Perhaps there is a third truth that combines transcedence and immanence -- trans-immanence? My worship experience is not dependent solely on the style or choice of musical instruments; guitars and drums alone don't define my worship -- I experience reverence and the awesome vastness of God and His son Jesus in hymns, in a symphony, in Handel's Messiah, in a choir of many and in a choir of one, in the voices of youth praising our Lord and in their faces of innocence and reverent praise, in a stadium of women singing at Women of Faith events and in the silence of reading the psalms of praise in the bible. Experiencing the awesome transedence of God likely has many fabrics, colors, and music... Lynn

September 6, 2008 at 6:46 PM

Fr. David,

Your thoughts resonate with much of my own experience, and I run into these questions of immanence and transcendence quite a bit in planning and officiating at chapel services with young people 7 times a week. There is a great deal of pressure to have worship that is accessible - and one place I interviewed while leaving seminary was reworking its whole music offerings to include a great deal of rock music...
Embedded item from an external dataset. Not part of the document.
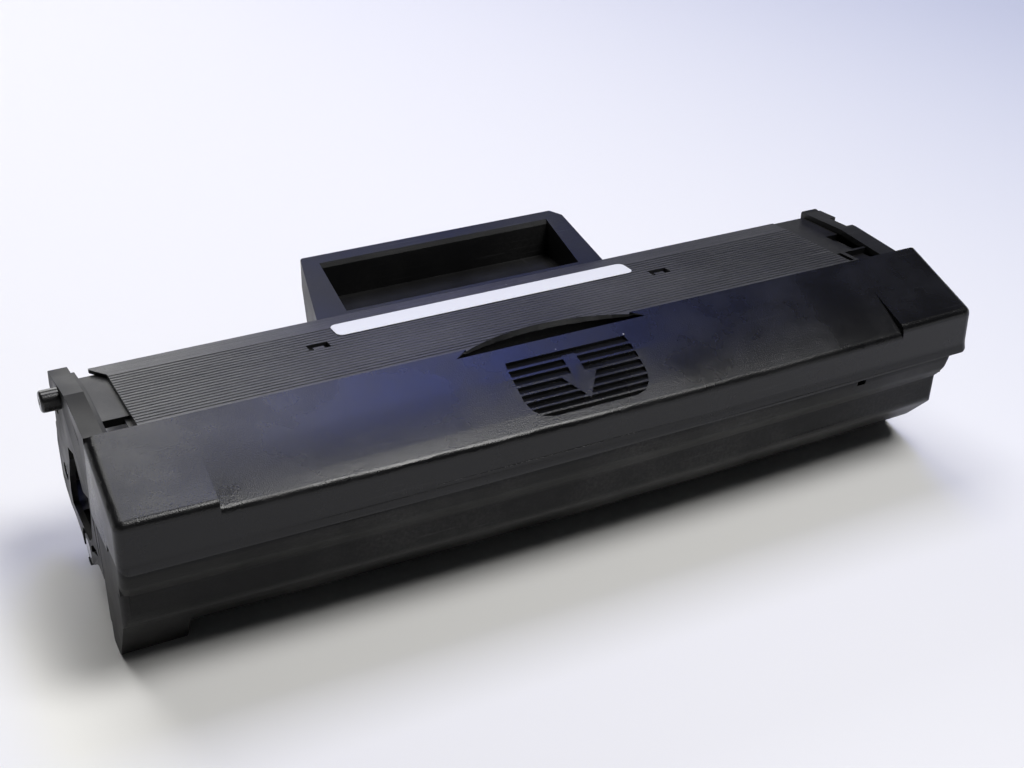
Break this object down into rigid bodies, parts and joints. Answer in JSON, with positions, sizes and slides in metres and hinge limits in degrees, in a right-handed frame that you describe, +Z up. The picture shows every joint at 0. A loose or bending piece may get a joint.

...on the other hand, if we can't offer some transcendence in worship, I don't know where they will get it...

...you have me thinking!

Peter+

September 6, 2008 at 8:38 PM

"Trans-immanence." I like that Lynn. In worship lingo, we kight call it "blended."
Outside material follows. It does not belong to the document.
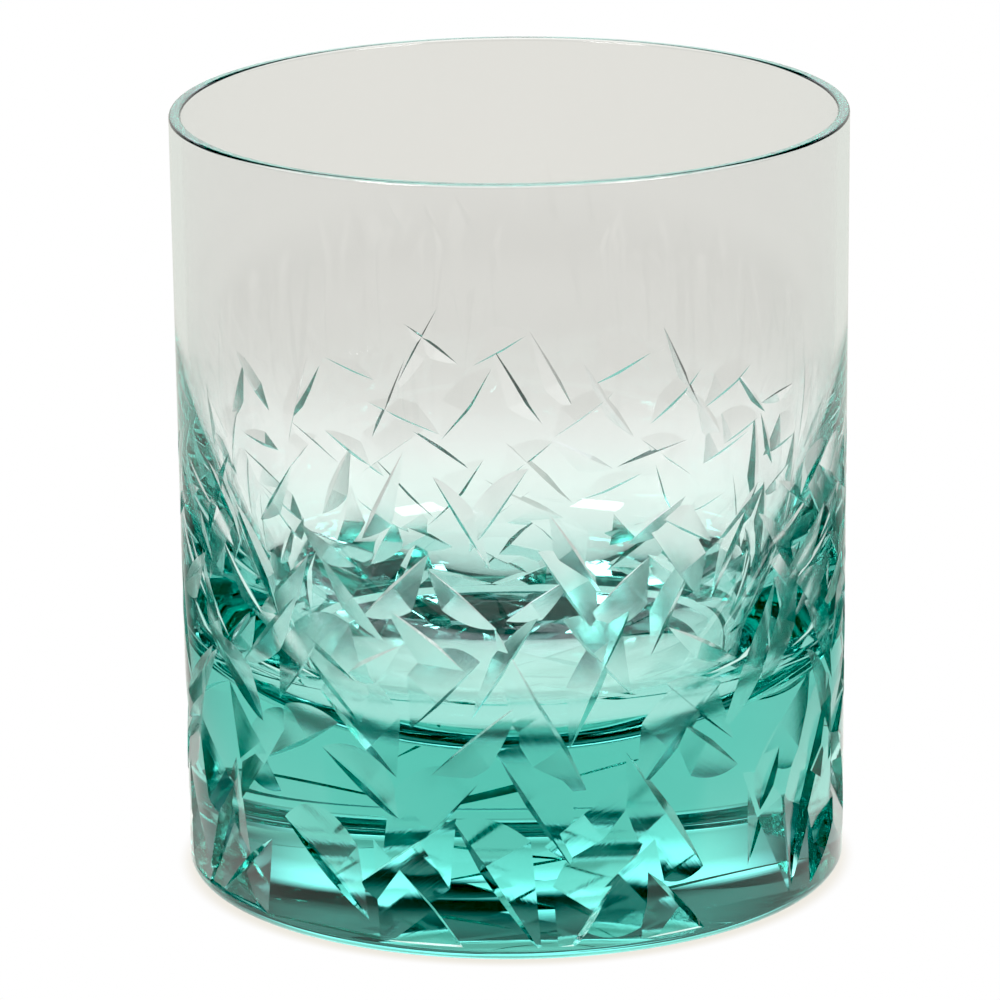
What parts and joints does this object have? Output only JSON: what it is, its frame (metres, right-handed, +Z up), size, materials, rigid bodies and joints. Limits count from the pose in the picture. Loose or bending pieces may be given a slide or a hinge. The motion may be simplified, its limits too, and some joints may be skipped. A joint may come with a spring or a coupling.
{
  "type": "whiskey tumbler",
  "caption": "Straight-sided whiskey tumbler in aquamarine glass: a thin drinking wall on a thick, heavy base, with shard-like wheel cuts all round the lower half.",
  "frame": {"origin": "middle of the foot ring, on the surface that the glass stands on", "axes": "+Z up along the glass's own axis, from the foot to the lip; +X and +Y are any two bearings round it, as the cut pattern has no front"},
  "size_m": [0.084, 0.084, 0.097],
  "materials": {
    "thin_glass": "fire polished at the lip, wheel cut and polished below, pale where it is thin",
    "thick_glass": "wheel cut and polished, deep aquamarine where it is thick"
  },
  "bodies": {
    "root": {"bowl": "thin_glass", "base": "thick_glass"}
  },
  "joints": []
}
I was struck by the word, "reverent." I have an article that summarizes some very extensive survey research correlating various characteristics of churces with membership growth. According to that researcher, churches that descibed their worship as "reverent" had mostly declined between 2000 and 2005.

I suppose a lot depends here on how you define "reverent." The researcher suspected that the term connotes boring, stilted and uninspiring worship. So now what I wonder is how do you envision "reverent" worship that isn't any of those things? And more to the point, how do we make sure that worship at Epiphany is reverent for all ages, but not boring or stilted?

Thanks much Lynn, for your thoughtful comments.

September 7, 2008 at 7:51 AM

Over at the other blog that started this thread of mine, Donald Schell summarized in more practical terms what transcedence and immanence might look like in our worship, both good and bad:

"I suspect that what we call immanent feels easily accessible and that its danger is banality (though at its best simple music and strong direct language are capable of poetry and mystical heights). I suspect that what we call transcendent is less immediately accessible. At its worst its forbidding, and at its best quietly compelling or demanding."

Some in the Episcopal Church are concerned that our liturgy is too "demanding" for the unchurched. I worry that attempts to make our worship more "accessible" short-change worshipers by not challenging them to deepen their understanding in faith. But make too many demands, and you risk making us Episcopalians so forbidding that people don't accept the challenge.